Não fosse assim e as suas ideias seriam certamente muito mais destacadas e debatidas. Prova disso foi o que aconteceu esta semana com a entrevista dada por Joseph Stiglitz à Antena Um. O economista americano defendeu também que a saída do euro é, no seu entender, o caminho a seguir. Ora, isto dito em inglês e ainda por cima "por um Nobel da economia" ganha logo outro peso na agenda.
Este deslumbramento por declarações de economistas estrangeiros - sejam eles de direita ou de esquerda, alemães ou americanos - não faz sentido, sobretudo quando associado a outras duas características: por regra, esses economistas conhecem o país e a nossa economia muito pior do que os seus colegas portugueses e não têm qualquer capacidade de decisão sobre o país. Neste sentido, é muito mais importante para nós - porque pode mexer verdadeiramente nos nossos bolsos - a opinião de um qualquer analista anónimo de uma agência de rating ou de um banco de investimento que transaciona dívida portuguesa do que todos os Nobel da Economia juntos.
Tivesse Ferreira do Amaral falado em inglês há duas décadas e provavelmente o nosso destino teria sido diferente. Melhor? Nunca saberemos porque essa contra-prova nunca poderá ser feita. Que o desenho do euro está inacabado desde o início é consensual. Que, apesar disso, a nossa vida teria sido mais fácil e mais próspera fora da moeda única como ela existe é que levanta muito mais dúvidas. Os modelos económicos podem indicar que sim, que conseguiríamos mais crescimento, mais emprego e mais prosperidade se tivéssemos usado a liberdade da política económica que o facto de ficarmos fora da moeda única nos teria permitido.
A questão é que os modelos económicos não incorporam a vontade e qualidade das lideranças políticas. E o que temos assistido ao longo da nossa relativamente curta vida democrática é que os graus de liberdade da política económica são, por regra, utilizados para a asneira imediata ou a prazo.
Com liberdade cambial e monetária não é descabido imaginar que hoje poderíamos ser uma pequena economia carregada de inflação, com degradação constante do poder de compra e uma competitividade refém da desvalorização cambial.

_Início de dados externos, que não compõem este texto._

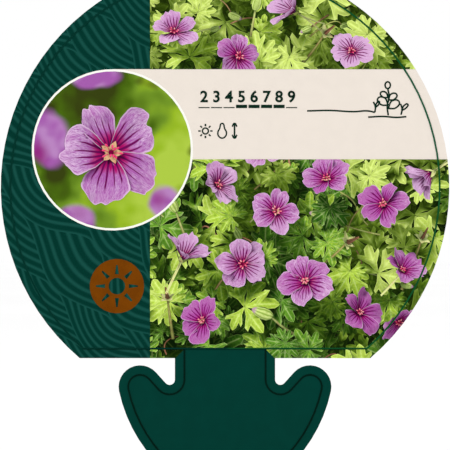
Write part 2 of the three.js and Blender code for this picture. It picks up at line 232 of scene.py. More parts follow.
class Finish:
    """One node material under way, with short ways to add its nodes."""

    def __init__(self, name, roughness=INK_ROUGHNESS, specular=INK_GLOSS):
        self.material = bpy.data.materials.new(name)
        self.material.use_nodes = True
        self.tree = self.material.node_tree
        self.shader = self.tree.nodes["Principled BSDF"]
        self.shader.inputs["Roughness"].default_value = roughness
        self.shader.inputs["Specular IOR Level"].default_value = specular

    def node(self, kind, **settings):
        """Adds a shader node with these settings."""
        made = self.tree.nodes.new("ShaderNode" + kind)
        for key, value in settings.items():
            setattr(made, key, value)
        return made

    def put(self, value, socket):
        """Links a value or an output to a socket, or sets the socket to a number, a vector or a colour."""
        if isinstance(value, str):
            value = linear(value)
        elif isinstance(value, Value):
            value = value.socket
        if isinstance(value, bpy.types.NodeSocket):
            self.tree.links.new(value, socket)
        elif isinstance(value, (int, float)) or len(value) == len(socket.default_value):
            socket.default_value = value
        else:
            socket.default_value = (*value, 1)

    def fill(self, node, *values):
        """Puts values into a node's sockets in their order, and gives its outputs."""
        for value, socket in zip(values, node.inputs):
            self.put(value, socket)
        return node.outputs

    def feed(self, node, **values):
        """Puts values into a node's sockets by their names, and gives its outputs."""
        for name, value in values.items():
            self.put(value, node.inputs[name])
        return node.outputs

    def math(self, operation, *values):
        """The result of a Math node."""
        return Value(self, self.fill(self.node("Math", operation=operation), *values)[0])

    def length(self, a, b):
        """Length of the vector (a, b)."""
        return self.math("SQRT", a * a + b * b)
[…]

Foi assim durante toda a década de 80 e mesmo no início dos anos 90, quando o país começou a preparar-se para a entrada no euro, não faltaram vozes contra a chamada "política do escudo forte". Uma delas foi até a de Braga de Macedo, então ministro das Finanças, e levou à demissão de um na altura jovem vice-governador do Banco de Portugal, António Borges.
De então para cá, a nossa incapacidade para nos governarmos está à vista, apesar da boleia que apanhámos das taxas de juro muito baixas por empréstimo da credibilidade alemã e dos abundantes pacotes de fundos comunitários. A oposição a políticas de rigor que cumpram o objetivo de ter um orçamento equilibrado são, a esse nível, um sinal que só nos pode deixar muito desconfiados.
Outras leituras
Está em curso mais um dos casos clássicos das "zangas de comadres", desta vez entre Fernando Lima, que durante décadas foi a "sombra" de Cavaco Silva, e o ex-Presidente da República. Tudo para nos recordar que é demasiado cedo para fazer balanços completos da vida política do homem que mais tempo nos liderou nas últimas três décadas.
A Lego é um interessante caso-estudo. Na era da electrónica para os mais novos, a resistência, a reinvenção e o crescimento de um dos mais clássicos brinquedos mostra que há um caminho paralelo aos apelos tecnológicos.